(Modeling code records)
-=-=-=-=-

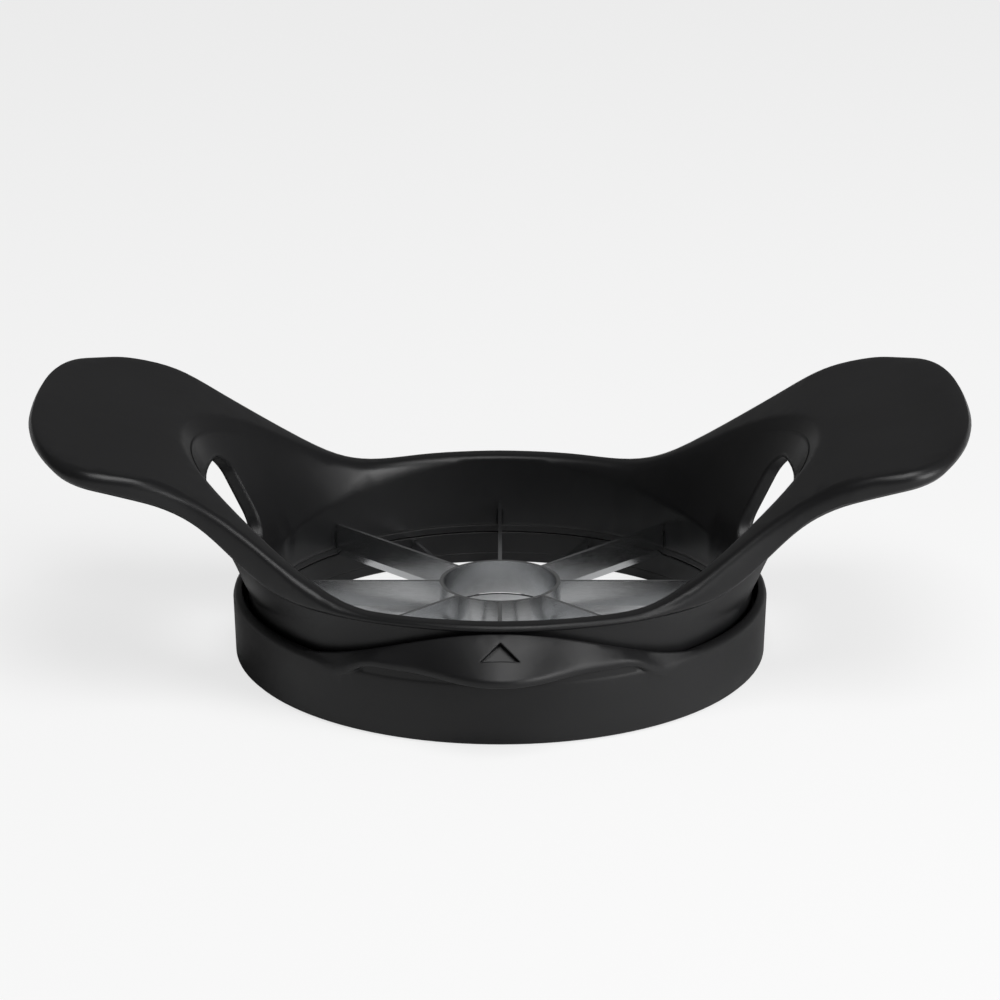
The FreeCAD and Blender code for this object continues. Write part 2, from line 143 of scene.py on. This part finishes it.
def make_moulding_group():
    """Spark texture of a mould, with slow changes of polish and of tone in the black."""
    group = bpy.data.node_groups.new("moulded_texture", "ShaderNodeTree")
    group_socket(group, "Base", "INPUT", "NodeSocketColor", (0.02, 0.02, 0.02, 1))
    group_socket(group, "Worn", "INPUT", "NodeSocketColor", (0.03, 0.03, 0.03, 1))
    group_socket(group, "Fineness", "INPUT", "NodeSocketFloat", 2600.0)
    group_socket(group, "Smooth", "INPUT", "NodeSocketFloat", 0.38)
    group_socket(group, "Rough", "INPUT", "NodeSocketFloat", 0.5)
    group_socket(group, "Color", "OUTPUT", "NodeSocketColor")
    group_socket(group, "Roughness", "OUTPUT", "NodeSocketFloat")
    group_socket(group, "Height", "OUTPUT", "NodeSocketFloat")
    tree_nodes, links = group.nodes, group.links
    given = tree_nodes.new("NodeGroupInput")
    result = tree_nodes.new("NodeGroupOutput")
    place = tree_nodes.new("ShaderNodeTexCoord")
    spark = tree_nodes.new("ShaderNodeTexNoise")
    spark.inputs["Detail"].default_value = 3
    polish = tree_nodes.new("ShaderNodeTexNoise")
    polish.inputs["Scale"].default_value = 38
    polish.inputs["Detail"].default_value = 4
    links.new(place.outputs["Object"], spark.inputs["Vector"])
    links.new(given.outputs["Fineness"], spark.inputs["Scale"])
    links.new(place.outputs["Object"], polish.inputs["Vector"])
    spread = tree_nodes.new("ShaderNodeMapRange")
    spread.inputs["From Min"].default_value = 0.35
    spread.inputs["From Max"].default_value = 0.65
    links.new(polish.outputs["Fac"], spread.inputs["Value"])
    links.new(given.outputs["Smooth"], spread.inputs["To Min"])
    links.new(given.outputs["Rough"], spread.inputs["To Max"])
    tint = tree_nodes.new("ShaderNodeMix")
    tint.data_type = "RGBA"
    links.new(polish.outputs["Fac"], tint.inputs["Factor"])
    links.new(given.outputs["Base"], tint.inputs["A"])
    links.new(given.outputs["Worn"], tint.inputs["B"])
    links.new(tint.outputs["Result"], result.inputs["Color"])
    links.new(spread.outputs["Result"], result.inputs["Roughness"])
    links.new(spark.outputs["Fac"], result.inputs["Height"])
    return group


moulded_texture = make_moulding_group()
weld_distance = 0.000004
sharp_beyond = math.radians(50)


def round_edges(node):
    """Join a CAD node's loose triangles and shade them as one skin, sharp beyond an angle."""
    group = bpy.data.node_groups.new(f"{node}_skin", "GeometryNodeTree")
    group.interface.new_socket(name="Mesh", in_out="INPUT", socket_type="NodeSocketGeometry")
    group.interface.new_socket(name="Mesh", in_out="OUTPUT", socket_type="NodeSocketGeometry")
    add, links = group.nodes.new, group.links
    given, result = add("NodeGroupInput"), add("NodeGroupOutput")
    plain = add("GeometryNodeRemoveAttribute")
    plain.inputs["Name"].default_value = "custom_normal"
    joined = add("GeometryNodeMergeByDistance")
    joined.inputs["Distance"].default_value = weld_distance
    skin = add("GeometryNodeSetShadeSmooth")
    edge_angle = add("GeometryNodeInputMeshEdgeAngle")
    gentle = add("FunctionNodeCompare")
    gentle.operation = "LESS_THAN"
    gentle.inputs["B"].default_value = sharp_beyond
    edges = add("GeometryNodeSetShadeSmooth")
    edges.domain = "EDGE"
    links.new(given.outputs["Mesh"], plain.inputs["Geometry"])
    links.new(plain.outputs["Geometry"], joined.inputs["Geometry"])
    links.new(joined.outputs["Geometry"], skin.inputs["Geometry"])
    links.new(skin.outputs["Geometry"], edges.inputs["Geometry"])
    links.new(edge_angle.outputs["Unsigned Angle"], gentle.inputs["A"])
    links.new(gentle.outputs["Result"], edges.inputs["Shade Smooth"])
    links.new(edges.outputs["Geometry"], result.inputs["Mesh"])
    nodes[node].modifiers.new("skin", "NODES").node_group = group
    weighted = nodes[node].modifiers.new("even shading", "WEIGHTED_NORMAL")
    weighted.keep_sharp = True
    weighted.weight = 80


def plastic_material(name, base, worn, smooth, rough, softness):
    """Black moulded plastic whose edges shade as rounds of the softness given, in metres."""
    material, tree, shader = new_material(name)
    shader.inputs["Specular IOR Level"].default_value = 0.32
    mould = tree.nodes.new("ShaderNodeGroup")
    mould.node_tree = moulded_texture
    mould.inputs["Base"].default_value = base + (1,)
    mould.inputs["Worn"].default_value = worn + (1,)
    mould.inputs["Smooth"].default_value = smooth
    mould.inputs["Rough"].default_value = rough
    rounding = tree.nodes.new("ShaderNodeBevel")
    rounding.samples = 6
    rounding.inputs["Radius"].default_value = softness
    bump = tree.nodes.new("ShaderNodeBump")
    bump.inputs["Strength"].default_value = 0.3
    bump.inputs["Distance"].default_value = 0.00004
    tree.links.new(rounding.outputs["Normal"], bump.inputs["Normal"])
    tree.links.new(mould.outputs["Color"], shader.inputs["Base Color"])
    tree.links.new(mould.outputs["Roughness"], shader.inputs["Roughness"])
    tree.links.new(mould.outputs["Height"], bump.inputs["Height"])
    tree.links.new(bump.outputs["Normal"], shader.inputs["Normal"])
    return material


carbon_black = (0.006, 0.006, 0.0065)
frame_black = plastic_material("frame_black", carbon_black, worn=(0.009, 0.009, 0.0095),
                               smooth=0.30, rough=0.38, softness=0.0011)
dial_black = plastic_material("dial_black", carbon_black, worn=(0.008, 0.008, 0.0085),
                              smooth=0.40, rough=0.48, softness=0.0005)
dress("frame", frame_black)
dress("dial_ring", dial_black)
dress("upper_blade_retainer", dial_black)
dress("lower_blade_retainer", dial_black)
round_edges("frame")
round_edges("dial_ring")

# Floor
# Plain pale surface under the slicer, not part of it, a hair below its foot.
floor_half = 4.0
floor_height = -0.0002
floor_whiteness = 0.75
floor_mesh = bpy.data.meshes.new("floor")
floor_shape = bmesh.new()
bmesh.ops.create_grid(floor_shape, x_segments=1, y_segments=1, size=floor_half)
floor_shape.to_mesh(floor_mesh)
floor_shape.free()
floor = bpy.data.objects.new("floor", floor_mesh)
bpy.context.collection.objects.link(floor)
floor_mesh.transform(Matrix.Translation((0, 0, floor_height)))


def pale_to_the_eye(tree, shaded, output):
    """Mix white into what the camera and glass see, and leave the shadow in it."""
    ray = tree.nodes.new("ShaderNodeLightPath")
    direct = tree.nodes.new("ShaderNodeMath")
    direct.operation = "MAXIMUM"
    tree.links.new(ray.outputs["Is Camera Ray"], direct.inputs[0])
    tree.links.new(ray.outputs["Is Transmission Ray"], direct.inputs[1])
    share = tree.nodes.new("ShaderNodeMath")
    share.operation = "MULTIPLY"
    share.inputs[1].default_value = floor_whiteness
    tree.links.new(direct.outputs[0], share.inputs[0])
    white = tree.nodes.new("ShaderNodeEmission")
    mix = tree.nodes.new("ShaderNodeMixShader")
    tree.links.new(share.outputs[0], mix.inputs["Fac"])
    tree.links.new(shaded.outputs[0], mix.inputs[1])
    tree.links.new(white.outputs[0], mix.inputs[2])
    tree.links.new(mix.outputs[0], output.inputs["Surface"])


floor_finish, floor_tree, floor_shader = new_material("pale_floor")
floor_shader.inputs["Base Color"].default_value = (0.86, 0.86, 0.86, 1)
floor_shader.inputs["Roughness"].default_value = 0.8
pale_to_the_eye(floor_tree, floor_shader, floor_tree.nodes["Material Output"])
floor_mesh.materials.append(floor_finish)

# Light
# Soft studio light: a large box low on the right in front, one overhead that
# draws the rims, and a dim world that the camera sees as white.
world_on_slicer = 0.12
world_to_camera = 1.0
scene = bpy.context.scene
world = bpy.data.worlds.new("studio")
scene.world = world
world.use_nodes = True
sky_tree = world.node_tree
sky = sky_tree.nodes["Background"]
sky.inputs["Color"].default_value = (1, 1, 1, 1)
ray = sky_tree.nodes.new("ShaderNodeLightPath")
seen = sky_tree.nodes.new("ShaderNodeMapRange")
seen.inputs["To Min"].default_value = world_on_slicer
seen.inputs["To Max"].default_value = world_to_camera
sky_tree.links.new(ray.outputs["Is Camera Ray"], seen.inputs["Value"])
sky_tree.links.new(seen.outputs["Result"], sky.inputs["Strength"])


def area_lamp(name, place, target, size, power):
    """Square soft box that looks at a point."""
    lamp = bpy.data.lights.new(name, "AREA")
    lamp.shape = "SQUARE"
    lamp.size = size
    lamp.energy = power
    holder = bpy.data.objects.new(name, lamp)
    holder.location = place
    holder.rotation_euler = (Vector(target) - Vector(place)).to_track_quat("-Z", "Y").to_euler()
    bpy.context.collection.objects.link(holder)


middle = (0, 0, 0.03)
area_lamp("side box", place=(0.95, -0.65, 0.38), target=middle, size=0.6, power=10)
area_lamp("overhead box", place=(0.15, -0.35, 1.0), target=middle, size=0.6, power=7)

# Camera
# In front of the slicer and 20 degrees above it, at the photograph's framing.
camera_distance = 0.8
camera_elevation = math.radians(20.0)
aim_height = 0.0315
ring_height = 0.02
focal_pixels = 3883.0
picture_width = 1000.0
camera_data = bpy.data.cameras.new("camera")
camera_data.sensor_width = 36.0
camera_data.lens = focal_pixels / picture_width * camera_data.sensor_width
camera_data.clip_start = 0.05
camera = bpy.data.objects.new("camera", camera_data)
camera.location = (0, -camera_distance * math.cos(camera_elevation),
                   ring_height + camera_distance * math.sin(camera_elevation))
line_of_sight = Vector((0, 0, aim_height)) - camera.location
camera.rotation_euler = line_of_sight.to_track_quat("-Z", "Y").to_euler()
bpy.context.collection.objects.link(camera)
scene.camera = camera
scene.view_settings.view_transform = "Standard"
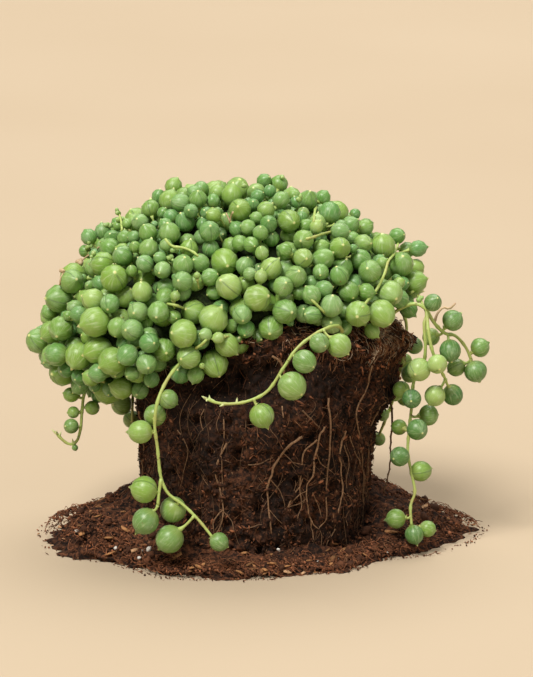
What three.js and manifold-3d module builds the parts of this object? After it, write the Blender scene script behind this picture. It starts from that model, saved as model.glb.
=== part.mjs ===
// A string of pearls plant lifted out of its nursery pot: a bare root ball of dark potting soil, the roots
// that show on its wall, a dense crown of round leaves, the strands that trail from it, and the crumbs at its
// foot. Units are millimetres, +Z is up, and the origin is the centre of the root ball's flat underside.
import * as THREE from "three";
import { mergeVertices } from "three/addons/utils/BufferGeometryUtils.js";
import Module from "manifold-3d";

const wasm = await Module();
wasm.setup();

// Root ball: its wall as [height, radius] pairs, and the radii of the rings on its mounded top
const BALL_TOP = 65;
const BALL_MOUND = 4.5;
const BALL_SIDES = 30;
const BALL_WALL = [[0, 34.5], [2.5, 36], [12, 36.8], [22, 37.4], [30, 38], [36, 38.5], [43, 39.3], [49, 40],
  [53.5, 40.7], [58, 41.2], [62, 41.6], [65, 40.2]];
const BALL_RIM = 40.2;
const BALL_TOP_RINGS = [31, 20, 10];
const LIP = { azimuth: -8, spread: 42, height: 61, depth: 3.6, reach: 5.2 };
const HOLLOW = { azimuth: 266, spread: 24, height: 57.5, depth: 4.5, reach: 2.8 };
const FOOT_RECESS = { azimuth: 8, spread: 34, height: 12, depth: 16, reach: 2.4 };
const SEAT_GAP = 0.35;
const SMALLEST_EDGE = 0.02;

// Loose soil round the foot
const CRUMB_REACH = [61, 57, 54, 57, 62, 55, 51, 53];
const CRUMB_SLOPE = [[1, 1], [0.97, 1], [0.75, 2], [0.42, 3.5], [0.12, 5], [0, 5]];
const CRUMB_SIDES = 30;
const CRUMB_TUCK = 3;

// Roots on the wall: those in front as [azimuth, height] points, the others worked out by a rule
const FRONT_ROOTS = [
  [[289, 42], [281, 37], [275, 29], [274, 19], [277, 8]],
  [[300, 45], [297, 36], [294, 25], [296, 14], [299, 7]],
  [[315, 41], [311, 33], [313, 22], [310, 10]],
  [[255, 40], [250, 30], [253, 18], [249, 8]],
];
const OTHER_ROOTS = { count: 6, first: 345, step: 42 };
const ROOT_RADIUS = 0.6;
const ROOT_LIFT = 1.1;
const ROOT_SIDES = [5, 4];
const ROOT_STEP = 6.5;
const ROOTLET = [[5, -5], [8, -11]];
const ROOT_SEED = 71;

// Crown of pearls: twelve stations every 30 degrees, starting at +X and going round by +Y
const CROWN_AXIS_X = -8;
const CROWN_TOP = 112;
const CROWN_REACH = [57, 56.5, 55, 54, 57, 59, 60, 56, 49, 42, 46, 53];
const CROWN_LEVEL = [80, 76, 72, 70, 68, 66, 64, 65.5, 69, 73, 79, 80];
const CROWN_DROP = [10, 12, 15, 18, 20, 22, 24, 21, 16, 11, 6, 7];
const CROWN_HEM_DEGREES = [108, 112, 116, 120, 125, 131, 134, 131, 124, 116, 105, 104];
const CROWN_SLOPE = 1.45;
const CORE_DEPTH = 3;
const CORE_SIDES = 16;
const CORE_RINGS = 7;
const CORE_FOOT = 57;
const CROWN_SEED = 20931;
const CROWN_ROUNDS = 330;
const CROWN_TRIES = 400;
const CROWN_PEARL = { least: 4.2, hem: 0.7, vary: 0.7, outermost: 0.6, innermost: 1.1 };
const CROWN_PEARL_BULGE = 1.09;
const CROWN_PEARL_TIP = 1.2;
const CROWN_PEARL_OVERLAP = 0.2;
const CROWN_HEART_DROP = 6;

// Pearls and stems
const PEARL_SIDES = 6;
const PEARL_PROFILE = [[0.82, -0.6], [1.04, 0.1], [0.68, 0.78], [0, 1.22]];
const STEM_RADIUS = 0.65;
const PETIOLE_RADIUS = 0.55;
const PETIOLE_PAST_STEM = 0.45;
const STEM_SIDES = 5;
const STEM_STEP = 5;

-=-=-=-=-

Nothing but the lines from the one with "What three.js and" through the one with "wasm.setup();" should be repeated, and each exactly.

■ **Answer for this exercise**:
What three.js and manifold-3d module builds the parts of this object? After it, write the Blender scene script behind this picture. It starts from that model, saved as model.glb.
=== part.mjs ===
// A string of pearls plant lifted out of its nursery pot: a bare root ball of dark potting soil, the roots
// that show on its wall, a dense crown of round leaves, the strands that trail from it, and the crumbs at its
// foot. Units are millimetres, +Z is up, and the origin is the centre of the root ball's flat underside.
import * as THREE from "three";
import { mergeVertices } from "three/addons/utils/BufferGeometryUtils.js";
import Module from "manifold-3d";

const wasm = await Module();
wasm.setup();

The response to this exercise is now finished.